Material provided

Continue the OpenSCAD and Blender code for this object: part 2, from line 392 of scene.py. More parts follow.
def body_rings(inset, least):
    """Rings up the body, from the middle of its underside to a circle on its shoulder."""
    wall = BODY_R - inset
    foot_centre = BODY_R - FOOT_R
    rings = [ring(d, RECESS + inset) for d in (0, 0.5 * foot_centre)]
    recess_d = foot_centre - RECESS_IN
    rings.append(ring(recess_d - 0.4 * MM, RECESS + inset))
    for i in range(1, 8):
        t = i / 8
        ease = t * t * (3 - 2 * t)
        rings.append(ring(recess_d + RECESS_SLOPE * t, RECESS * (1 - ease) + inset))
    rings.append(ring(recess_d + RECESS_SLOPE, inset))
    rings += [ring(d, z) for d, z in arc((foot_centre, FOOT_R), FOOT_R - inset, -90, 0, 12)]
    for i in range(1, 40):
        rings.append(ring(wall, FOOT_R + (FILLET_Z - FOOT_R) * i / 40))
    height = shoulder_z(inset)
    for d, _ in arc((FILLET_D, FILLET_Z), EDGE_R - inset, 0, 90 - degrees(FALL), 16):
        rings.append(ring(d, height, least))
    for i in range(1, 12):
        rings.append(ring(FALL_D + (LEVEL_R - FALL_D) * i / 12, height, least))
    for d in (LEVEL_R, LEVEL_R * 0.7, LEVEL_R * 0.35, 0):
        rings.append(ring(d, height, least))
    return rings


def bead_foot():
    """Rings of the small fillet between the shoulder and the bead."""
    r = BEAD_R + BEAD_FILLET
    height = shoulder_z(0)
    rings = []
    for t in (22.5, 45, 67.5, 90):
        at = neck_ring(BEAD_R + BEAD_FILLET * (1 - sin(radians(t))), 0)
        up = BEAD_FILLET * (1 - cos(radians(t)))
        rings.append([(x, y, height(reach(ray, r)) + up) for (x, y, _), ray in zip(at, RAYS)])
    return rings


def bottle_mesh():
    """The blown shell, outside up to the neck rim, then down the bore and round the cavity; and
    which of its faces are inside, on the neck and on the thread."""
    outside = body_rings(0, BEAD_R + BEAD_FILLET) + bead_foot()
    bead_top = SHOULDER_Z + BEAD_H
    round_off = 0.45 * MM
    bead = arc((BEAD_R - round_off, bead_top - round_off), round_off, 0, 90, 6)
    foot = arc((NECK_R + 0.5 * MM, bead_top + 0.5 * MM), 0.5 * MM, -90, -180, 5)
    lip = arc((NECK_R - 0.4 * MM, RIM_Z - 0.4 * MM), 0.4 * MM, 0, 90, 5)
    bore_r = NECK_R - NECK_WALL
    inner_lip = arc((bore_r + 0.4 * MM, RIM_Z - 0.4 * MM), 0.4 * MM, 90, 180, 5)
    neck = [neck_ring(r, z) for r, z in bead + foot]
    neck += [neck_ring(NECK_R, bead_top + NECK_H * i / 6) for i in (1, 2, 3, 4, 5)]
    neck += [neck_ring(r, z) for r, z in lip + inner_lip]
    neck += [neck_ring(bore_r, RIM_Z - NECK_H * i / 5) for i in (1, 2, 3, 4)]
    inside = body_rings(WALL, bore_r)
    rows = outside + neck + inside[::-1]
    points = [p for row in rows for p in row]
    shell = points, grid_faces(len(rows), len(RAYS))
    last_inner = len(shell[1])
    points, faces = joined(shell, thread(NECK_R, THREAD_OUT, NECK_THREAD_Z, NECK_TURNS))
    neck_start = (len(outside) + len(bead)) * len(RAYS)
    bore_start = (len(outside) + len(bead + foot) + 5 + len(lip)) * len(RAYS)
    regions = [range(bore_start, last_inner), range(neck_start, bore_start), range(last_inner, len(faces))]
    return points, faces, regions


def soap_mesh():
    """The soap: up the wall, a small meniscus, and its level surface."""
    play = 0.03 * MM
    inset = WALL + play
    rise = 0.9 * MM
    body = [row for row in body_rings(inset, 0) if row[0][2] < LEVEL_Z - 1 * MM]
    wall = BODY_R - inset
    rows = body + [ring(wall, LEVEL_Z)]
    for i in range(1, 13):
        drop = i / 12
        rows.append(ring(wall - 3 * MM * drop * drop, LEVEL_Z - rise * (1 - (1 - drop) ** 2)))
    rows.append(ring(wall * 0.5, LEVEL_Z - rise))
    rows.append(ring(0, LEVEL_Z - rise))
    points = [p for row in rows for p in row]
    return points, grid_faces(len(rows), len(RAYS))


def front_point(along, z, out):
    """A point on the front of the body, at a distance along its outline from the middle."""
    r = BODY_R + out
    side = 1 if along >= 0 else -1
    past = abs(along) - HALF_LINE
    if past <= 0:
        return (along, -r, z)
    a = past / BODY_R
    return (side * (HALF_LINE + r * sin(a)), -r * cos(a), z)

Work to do
Extract each line of the material exactly as it stands.

Task output
Continue the OpenSCAD and Blender code for this object: part 2, from line 392 of scene.py. More parts follow.
def body_rings(inset, least):
    """Rings up the body, from the middle of its underside to a circle on its shoulder."""
    wall = BODY_R - inset
    foot_centre = BODY_R - FOOT_R
    rings = [ring(d, RECESS + inset) for d in (0, 0.5 * foot_centre)]
    recess_d = foot_centre - RECESS_IN
    rings.append(ring(recess_d - 0.4 * MM, RECESS + inset))
    for i in range(1, 8):
        t = i / 8
        ease = t * t * (3 - 2 * t)
        rings.append(ring(recess_d + RECESS_SLOPE * t, RECESS * (1 - ease) + inset))
    rings.append(ring(recess_d + RECESS_SLOPE, inset))
    rings += [ring(d, z) for d, z in arc((foot_centre, FOOT_R), FOOT_R - inset, -90, 0, 12)]
    for i in range(1, 40):
        rings.append(ring(wall, FOOT_R + (FILLET_Z - FOOT_R) * i / 40))
    height = shoulder_z(inset)
    for d, _ in arc((FILLET_D, FILLET_Z), EDGE_R - inset, 0, 90 - degrees(FALL), 16):
        rings.append(ring(d, height, least))
    for i in range(1, 12):
        rings.append(ring(FALL_D + (LEVEL_R - FALL_D) * i / 12, height, least))
    for d in (LEVEL_R, LEVEL_R * 0.7, LEVEL_R * 0.35, 0):
        rings.append(ring(d, height, least))
    return rings


def bead_foot():
    """Rings of the small fillet between the shoulder and the bead."""
    r = BEAD_R + BEAD_FILLET
    height = shoulder_z(0)
    rings = []
    for t in (22.5, 45, 67.5, 90):
        at = neck_ring(BEAD_R + BEAD_FILLET * (1 - sin(radians(t))), 0)
        up = BEAD_FILLET * (1 - cos(radians(t)))
        rings.append([(x, y, height(reach(ray, r)) + up) for (x, y, _), ray in zip(at, RAYS)])
    return rings


def bottle_mesh():
    """The blown shell, outside up to the neck rim, then down the bore and round the cavity; and
    which of its faces are inside, on the neck and on the thread."""
    outside = body_rings(0, BEAD_R + BEAD_FILLET) + bead_foot()
    bead_top = SHOULDER_Z + BEAD_H
    round_off = 0.45 * MM
    bead = arc((BEAD_R - round_off, bead_top - round_off), round_off, 0, 90, 6)
    foot = arc((NECK_R + 0.5 * MM, bead_top + 0.5 * MM), 0.5 * MM, -90, -180, 5)
    lip = arc((NECK_R - 0.4 * MM, RIM_Z - 0.4 * MM), 0.4 * MM, 0, 90, 5)
    bore_r = NECK_R - NECK_WALL
    inner_lip = arc((bore_r + 0.4 * MM, RIM_Z - 0.4 * MM), 0.4 * MM, 90, 180, 5)
    neck = [neck_ring(r, z) for r, z in bead + foot]
    neck += [neck_ring(NECK_R, bead_top + NECK_H * i / 6) for i in (1, 2, 3, 4, 5)]
    neck += [neck_ring(r, z) for r, z in lip + inner_lip]
    neck += [neck_ring(bore_r, RIM_Z - NECK_H * i / 5) for i in (1, 2, 3, 4)]
    inside = body_rings(WALL, bore_r)
    rows = outside + neck + inside[::-1]
    points = [p for row in rows for p in row]
    shell = points, grid_faces(len(rows), len(RAYS))
    last_inner = len(shell[1])
    points, faces = joined(shell, thread(NECK_R, THREAD_OUT, NECK_THREAD_Z, NECK_TURNS))
    neck_start = (len(outside) + len(bead)) * len(RAYS)
    bore_start = (len(outside) + len(bead + foot) + 5 + len(lip)) * len(RAYS)
    regions = [range(bore_start, last_inner), range(neck_start, bore_start), range(last_inner, len(faces))]
    return points, faces, regions


def soap_mesh():
    """The soap: up the wall, a small meniscus, and its level surface."""
    play = 0.03 * MM
    inset = WALL + play
    rise = 0.9 * MM
    body = [row for row in body_rings(inset, 0) if row[0][2] < LEVEL_Z - 1 * MM]
    wall = BODY_R - inset
    rows = body + [ring(wall, LEVEL_Z)]
    for i in range(1, 13):
        drop = i / 12
        rows.append(ring(wall - 3 * MM * drop * drop, LEVEL_Z - rise * (1 - (1 - drop) ** 2)))
    rows.append(ring(wall * 0.5, LEVEL_Z - rise))
    rows.append(ring(0, LEVEL_Z - rise))
    points = [p for row in rows for p in row]
    return points, grid_faces(len(rows), len(RAYS))


def front_point(along, z, out):
    """A point on the front of the body, at a distance along its outline from the middle."""
    r = BODY_R + out
    side = 1 if along >= 0 else -1
    past = abs(along) - HALF_LINE
    if past <= 0:
        return (along, -r, z)
    a = past / BODY_R
    return (side * (HALF_LINE + r * sin(a)), -r * cos(a), z)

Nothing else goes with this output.